Venial sins fall into more of a gray area. They don’t meet all three criteria of a mortal sin: (1) A Grave Matter, (2) Full Knowledge (3) Deliberate Consent. Think politicians – they default to #2. In the moment, they don’t seem to realize what they did was wrong or that it’s still on Twitter. Then, the truth is splattered all over the media and suddenly they “realize” what they did was a really awful, very bad thing and they’re sorry and it won’t happen again (until after their next run for office).
So, priest and confessee are to wear masks, keep a fan running, and the screen closed. Confessee is to turn away from the priest while spewing tiny, tiny indiscretions. These safeguards are for protection, not so he won’t recognize you, silly!
5. Easter Sunday may be tricky. You’ll still have to limit the number of people coming for dinner (good excuse for not inviting your crazy relatives though).
Now, you don’t want to make Jesus feel like he’s not welcome back, but at the same time, we really don’t know where he’s been for the last three days. So, just to be safe he should probably get tested before he comes and wear a mask. Then, he’s perfectly welcome to join the party and sit at the head of the table. — which he will decline to do. Actually, he’ll probably sit at the kid’s table. They’re more fun anyway.
And, that’s it. Easter is over, the good china is put away, Uncle Wilber goes back to the nursing home, and Jesus fades into“Ordinary Time”.That’s what we Catholics know as “down time”. A time we need to feel no “obligation” to do anything we don’t want to (not that we feel any obligation any other time it’s just that there’s no guilt connected to it). Like, I don’t know, what Jesus showed us by his example that we just got a forty day recap of. It’s all in Matthew 25:40-45:
40 “The King will reply, ‘Truly I tell you, whatever you did for one of the least of these brothers and sisters of mine, you did for me.’
41 “Then he will say to those on his left, ‘Depart from me, you who are cursed, into the eternal fire prepared for the devil and his angels. 42 For I was hungry and you gave me nothing to eat, I was thirsty and you gave me nothing to drink, 43 I was a stranger and you did not invite me in, I needed clothes and you did not clothe me, I was sick and in prison and you did not look after me.’

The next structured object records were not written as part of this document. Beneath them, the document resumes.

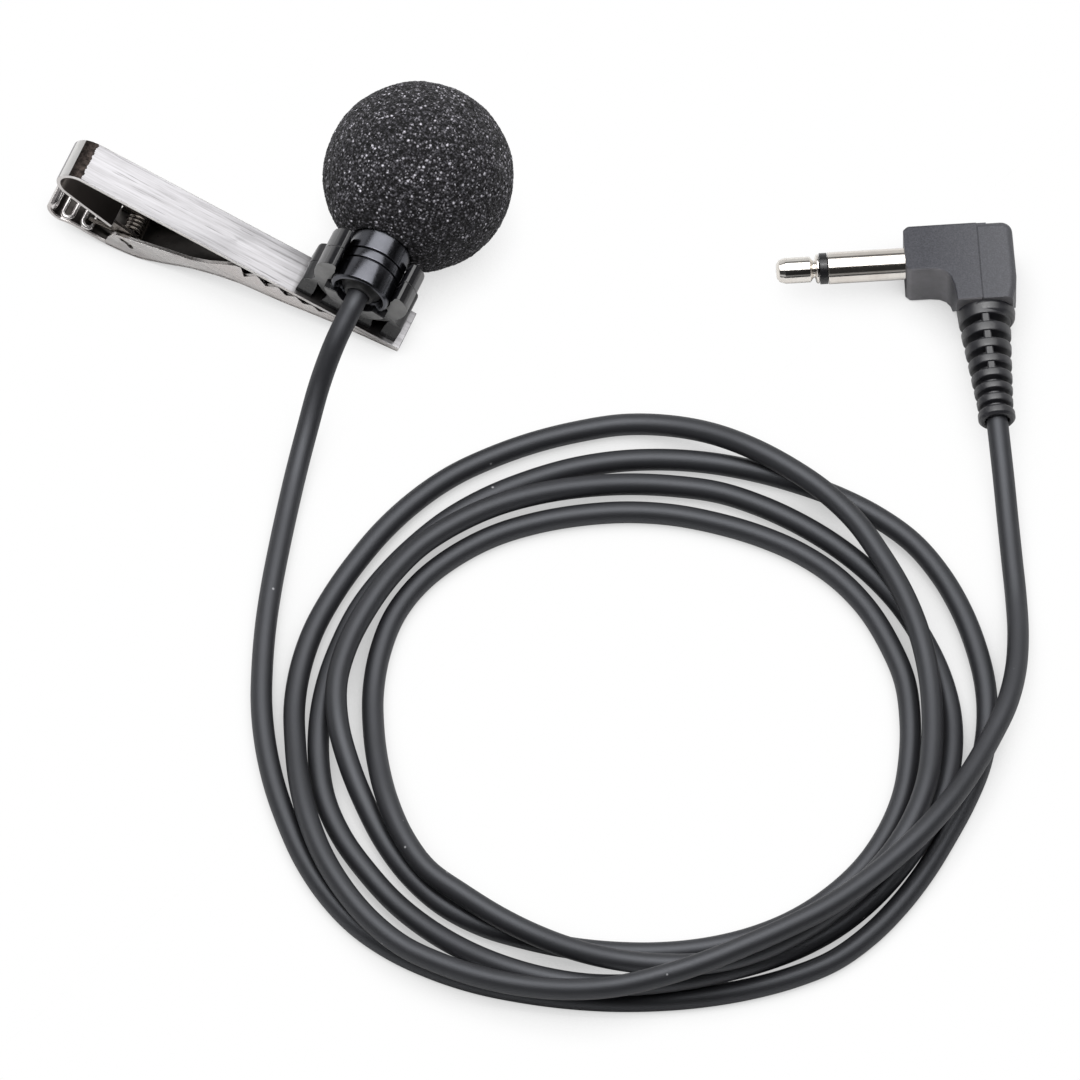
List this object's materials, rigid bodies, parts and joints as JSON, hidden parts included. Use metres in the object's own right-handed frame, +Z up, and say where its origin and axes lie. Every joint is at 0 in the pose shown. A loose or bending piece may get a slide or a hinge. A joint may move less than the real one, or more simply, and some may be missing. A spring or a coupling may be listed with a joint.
{
  "type": "lavalier microphone",
  "caption": "Clip-on lavalier microphone with a foam ball windscreen, sprung metal clip, coiled round cable and right-angle 3.5 mm mono plug, lying as put down",
  "frame": {"origin": "centre of the bounding box in X and Y, at the height of the surface the object lies on", "axes": "+Z up; +X from the clip towards the plug; +Y from the coil towards the foam ball and the plug"},
  "size_m": [0.1076, 0.1116, 0.021],
  "materials": {
    "foam": "open-cell foam, matt",
    "satin_black": "satin moulding",
    "soft_black": "matt soft",
    "light_metal": "drawn, satin",
    "felt": "felt",
    "film": "metallised film",
    "white_plastic": "natural",
    "brass": "plain",
    "dark_plastic": "satin",
    "board": "laminate",
    "copper": "copper conductor",
    "gloss_black": "polished moulding",
    "spring_steel": "drawn wire",
    "nickel": "nickel plated, lightly brushed",
    "cable_black": "satin jacket",
    "mould_black": "fine texture"
  },
  "bodies": {
    "core": {"mic_front_sleeve": "satin_black", "trim_ring": "satin_black", "rear_shell": "satin_black", "cable_grommet": "soft_black", "front_grille": "light_metal", "dust_felt": "felt", "capsule_can": "light_metal", "diaphragm": "film", "spacer_ring": "white_plastic", "back_plate": "brass", "plate_holder": "white_plastic", "jfet": "dark_plastic", "capsule_board": "board", "mic_signal_wire": "copper", "mic_shield_wire": "copper", "cable_jacket": "cable_black", "plug_overmould": "mould_black", "plug_sleeve": "nickel", "plug_tip": "nickel", "tip_insulator": "dark_plastic", "rear_insulator": "dark_plastic", "tip_terminal": "brass", "ground_terminal": "brass", "plug_signal_wire": "copper", "plug_shield_wire": "copper"},
    "foam": {"foam_windscreen": "foam"},
    "clip_arm": {"mic_holder": "gloss_black", "holder_rivet": "spring_steel", "upper_arm": "nickel", "hinge_pin": "spring_steel", "torsion_spring": "spring_steel"},
    "jaw": {"lower_jaw": "nickel"}
  },
  "joints": [
    {"name": "foam_pull", "type": "slide", "parent": "core", "child": "foam", "axis": [0.3987, 0.9171, 0], "range_m": [0, 0.025]},
    {"name": "clip_turn", "type": "hinge", "parent": "core", "child": "clip_arm", "pos_m": [-0.01832, 0.03302, 0.01053], "axis": [0.3987, 0.9171, 0], "range_deg": [-115, 180]},
    {"name": "jaw_open", "type": "hinge", "parent": "clip_arm", "child": "jaw", "pos_m": [-0.04398, 0.04385, 0.00228], "axis": [0.3987, 0.9171, 0], "range_deg": [0, 20], "stiffness_Nm_per_rad": 0.03, "deforming": ["torsion_spring"]}
  ]
}
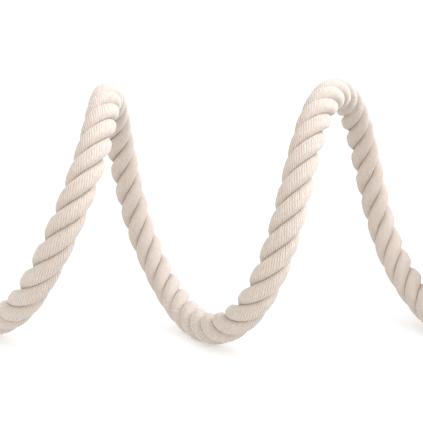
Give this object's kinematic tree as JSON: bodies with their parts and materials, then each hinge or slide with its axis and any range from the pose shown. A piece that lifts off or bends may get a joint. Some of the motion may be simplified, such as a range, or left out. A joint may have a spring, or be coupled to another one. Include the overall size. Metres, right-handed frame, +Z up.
{
  "type": "dock line",
  "caption": "Three-strand natural cotton dock line: an open standing corkscrew that runs into a neat round coil, tied with small cord, with a whipped end and an eye splice.",
  "frame": {"origin": "middle of the whole line's footprint on the floor", "axes": "+X from the bitter end towards the stored coil, along the corkscrew; +Z up from the floor; +Y behind the corkscrew"},
  "size_m": [0.4926, 0.2107, 0.1378],
  "materials": {
    "rope_cotton": "undyed cotton, soft and matt, three strands of spun yarn",
    "waxed_twine": "waxed twine, slightly glossy",
    "tie_cord": "small cotton cord, matt"
  },
  "bodies": {
    "root": {"rope_run": "rope_cotton", "rope_coil": "rope_cotton", "rope_top": "rope_cotton", "eye_splice": "rope_cotton", "eye_loop": "rope_cotton", "strand_end_1": "rope_cotton", "strand_end_2": "rope_cotton", "strand_end_3": "rope_cotton", "end_whipping": "waxed_twine", "taper_whipping": "waxed_twine", "throat_seizing": "waxed_twine", "coil_tie_1": "tie_cord", "coil_tie_2": "tie_cord", "coil_tie_3": "tie_cord", "tie_knot_1": "tie_cord", "tie_knot_2": "tie_cord", "tie_knot_3": "tie_cord"}
  },
  "joints": []
}
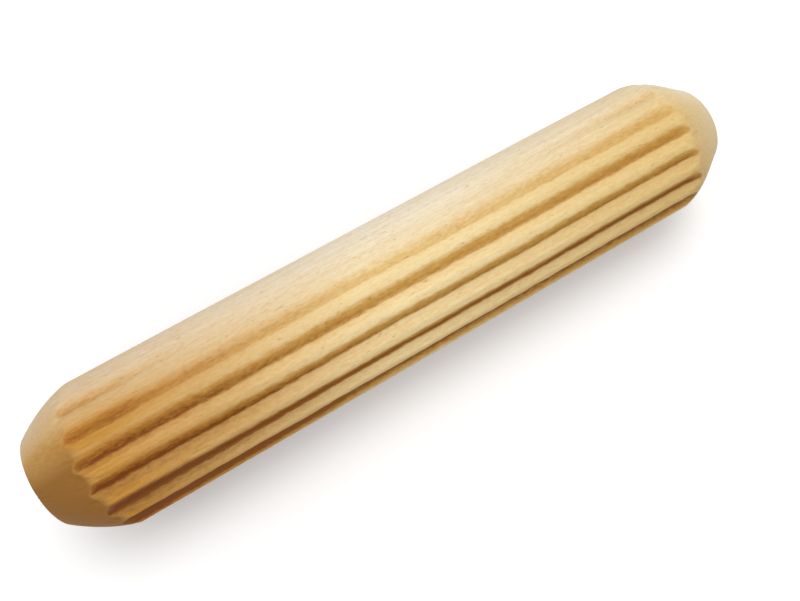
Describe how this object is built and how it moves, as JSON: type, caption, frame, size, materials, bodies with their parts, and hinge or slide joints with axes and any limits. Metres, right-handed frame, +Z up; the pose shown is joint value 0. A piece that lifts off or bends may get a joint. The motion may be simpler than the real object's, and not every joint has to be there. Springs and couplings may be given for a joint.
{
  "type": "dowel pin",
  "caption": "Short fluted wooden dowel pin with tapered ends, glued into matching holes to join two boards.",
  "frame": {"origin": "on the pin's axis, at half its length", "axes": "+X along the pin's axis, towards the end with the longer, rounder taper; +Z up as the pin lies on two of its ridges"},
  "size_m": [0.04, 0.008, 0.008],
  "materials": {
    "beech": "bare turned beech with pressed flutes, unsealed"
  },
  "bodies": {
    "root": {"dowel_pin": "beech"}
  },
  "joints": []
}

44 “They also will answer, ‘Lord, when did we see you hungry or thirsty or a stranger or needing clothes or sick or in prison, and did not help you?’
45 “He will reply, ‘Truly I tell you, whatever you did not do for one of the least of these, you did not do for me.’”
We may have to continue to wear masks, but they cannot hide what others see in our eyes and witness by our acts of love for those who suffer. Or, conversely, when keeping our distance has nothing to do with that whole “social” thing.
I think it’s fair to say that this Easter will be like no other, and I would like to think of that as a good thing – eventually – hopefully.
God has stripped away all the non-essentials: new outfits, haircuts, review of proper behavioral expectations for the kids at church, and “how to stay awake at Mass” for adults.
Making up shallow sins suitable to hide the deeper embarrassing stuff for the annual confession – not needed.
Oh yeah, and your mother told you the Easter dinner invitation list must include those annoying relatives you hate – not necessary either. You’ll be dining alone (and you might want to work on your hate issue).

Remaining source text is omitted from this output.